-- START Data segment --

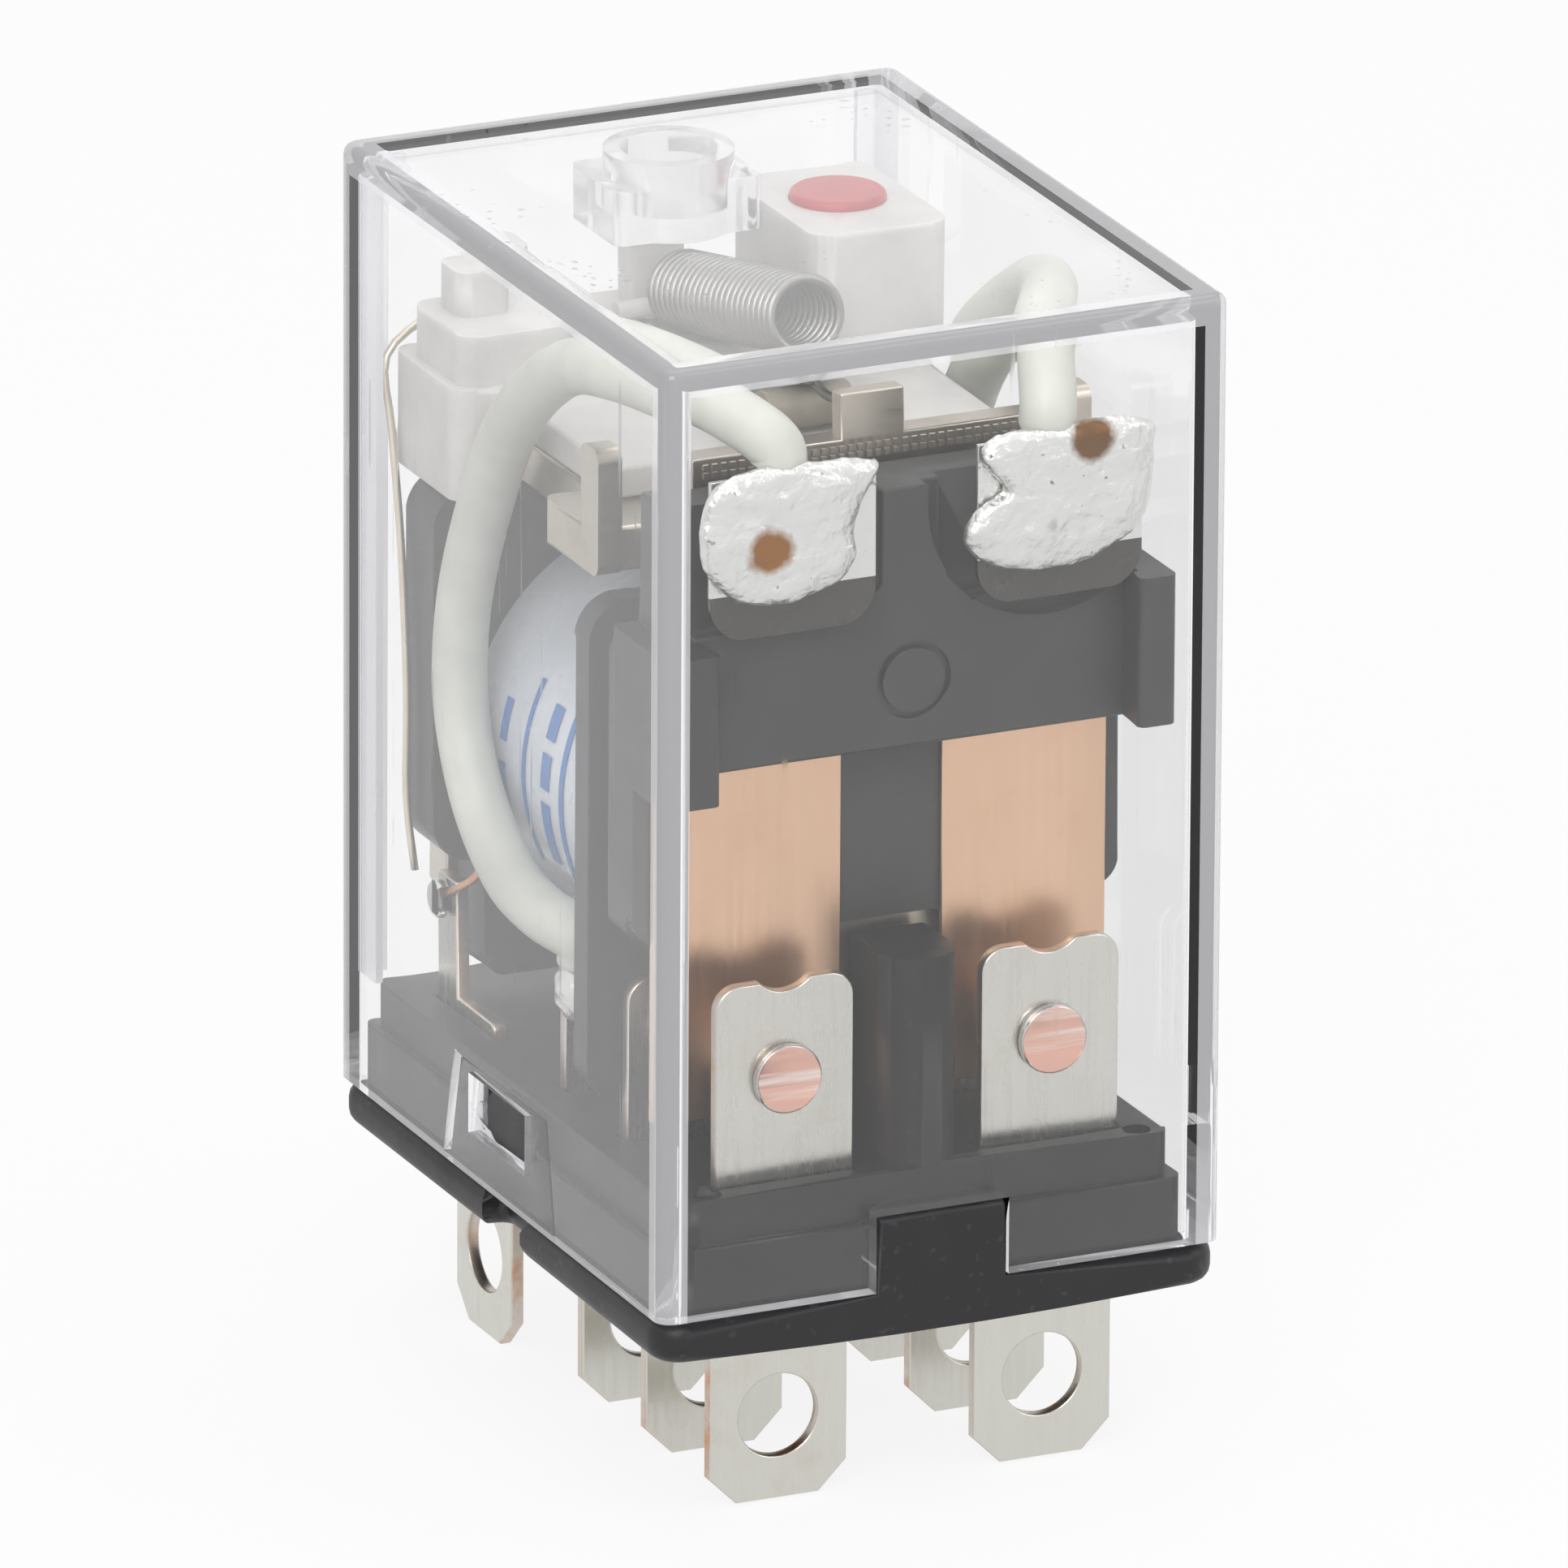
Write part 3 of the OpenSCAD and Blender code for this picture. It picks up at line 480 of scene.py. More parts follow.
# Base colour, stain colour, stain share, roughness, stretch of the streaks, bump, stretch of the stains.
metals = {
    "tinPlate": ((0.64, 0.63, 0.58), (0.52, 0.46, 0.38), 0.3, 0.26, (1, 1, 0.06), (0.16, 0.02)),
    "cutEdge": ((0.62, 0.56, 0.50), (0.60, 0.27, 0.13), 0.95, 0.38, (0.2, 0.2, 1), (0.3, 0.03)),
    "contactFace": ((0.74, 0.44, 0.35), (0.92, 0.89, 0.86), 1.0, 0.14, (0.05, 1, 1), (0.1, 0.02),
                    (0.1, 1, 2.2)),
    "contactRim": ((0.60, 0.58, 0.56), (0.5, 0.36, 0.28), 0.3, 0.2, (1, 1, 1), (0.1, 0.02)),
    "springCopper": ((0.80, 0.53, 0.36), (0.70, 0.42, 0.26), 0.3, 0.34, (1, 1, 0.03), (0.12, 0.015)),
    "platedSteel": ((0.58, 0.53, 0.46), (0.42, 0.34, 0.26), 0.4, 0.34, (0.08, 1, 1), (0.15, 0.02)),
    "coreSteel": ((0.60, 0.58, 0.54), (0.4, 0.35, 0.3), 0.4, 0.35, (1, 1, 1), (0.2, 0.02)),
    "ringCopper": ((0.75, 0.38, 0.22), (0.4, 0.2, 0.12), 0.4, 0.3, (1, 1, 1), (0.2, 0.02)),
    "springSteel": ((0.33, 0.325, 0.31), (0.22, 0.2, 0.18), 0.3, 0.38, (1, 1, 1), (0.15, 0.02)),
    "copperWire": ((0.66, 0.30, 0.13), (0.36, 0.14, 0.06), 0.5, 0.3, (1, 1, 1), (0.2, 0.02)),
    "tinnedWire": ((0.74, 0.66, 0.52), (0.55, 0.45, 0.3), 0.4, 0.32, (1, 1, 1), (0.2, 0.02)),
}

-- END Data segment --

To do
Extract each line from the listing above, please, and repeat it exactly.

Reply to the task
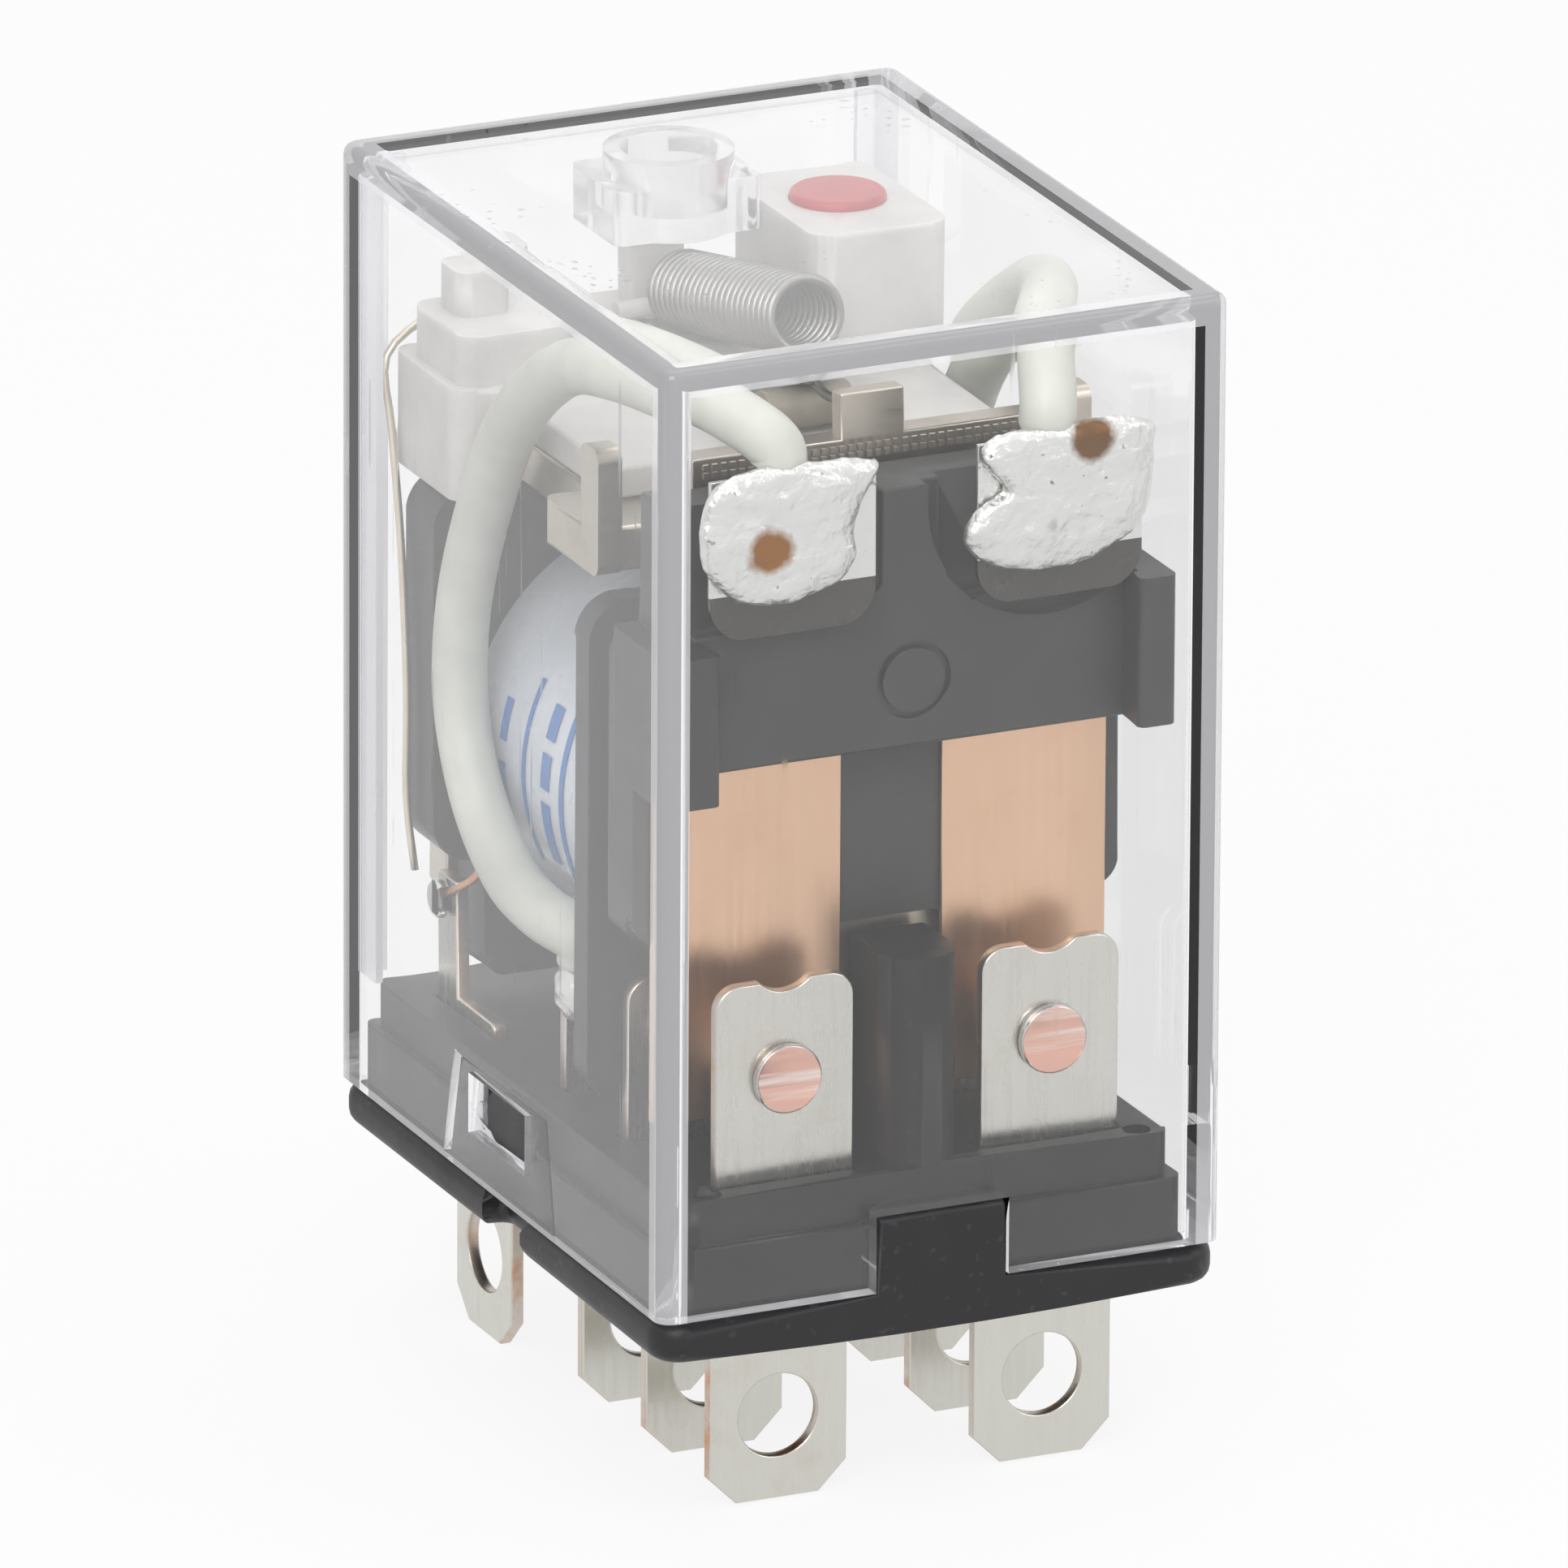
Write part 3 of the OpenSCAD and Blender code for this picture. It picks up at line 480 of scene.py. More parts follow.
# Base colour, stain colour, stain share, roughness, stretch of the streaks, bump, stretch of the stains.
metals = {
    "tinPlate": ((0.64, 0.63, 0.58), (0.52, 0.46, 0.38), 0.3, 0.26, (1, 1, 0.06), (0.16, 0.02)),
    "cutEdge": ((0.62, 0.56, 0.50), (0.60, 0.27, 0.13), 0.95, 0.38, (0.2, 0.2, 1), (0.3, 0.03)),
    "contactFace": ((0.74, 0.44, 0.35), (0.92, 0.89, 0.86), 1.0, 0.14, (0.05, 1, 1), (0.1, 0.02),
                    (0.1, 1, 2.2)),
    "contactRim": ((0.60, 0.58, 0.56), (0.5, 0.36, 0.28), 0.3, 0.2, (1, 1, 1), (0.1, 0.02)),
    "springCopper": ((0.80, 0.53, 0.36), (0.70, 0.42, 0.26), 0.3, 0.34, (1, 1, 0.03), (0.12, 0.015)),
    "platedSteel": ((0.58, 0.53, 0.46), (0.42, 0.34, 0.26), 0.4, 0.34, (0.08, 1, 1), (0.15, 0.02)),
    "coreSteel": ((0.60, 0.58, 0.54), (0.4, 0.35, 0.3), 0.4, 0.35, (1, 1, 1), (0.2, 0.02)),
    "ringCopper": ((0.75, 0.38, 0.22), (0.4, 0.2, 0.12), 0.4, 0.3, (1, 1, 1), (0.2, 0.02)),
    "springSteel": ((0.33, 0.325, 0.31), (0.22, 0.2, 0.18), 0.3, 0.38, (1, 1, 1), (0.15, 0.02)),
    "copperWire": ((0.66, 0.30, 0.13), (0.36, 0.14, 0.06), 0.5, 0.3, (1, 1, 1), (0.2, 0.02)),
    "tinnedWire": ((0.74, 0.66, 0.52), (0.55, 0.45, 0.3), 0.4, 0.32, (1, 1, 1), (0.2, 0.02)),
}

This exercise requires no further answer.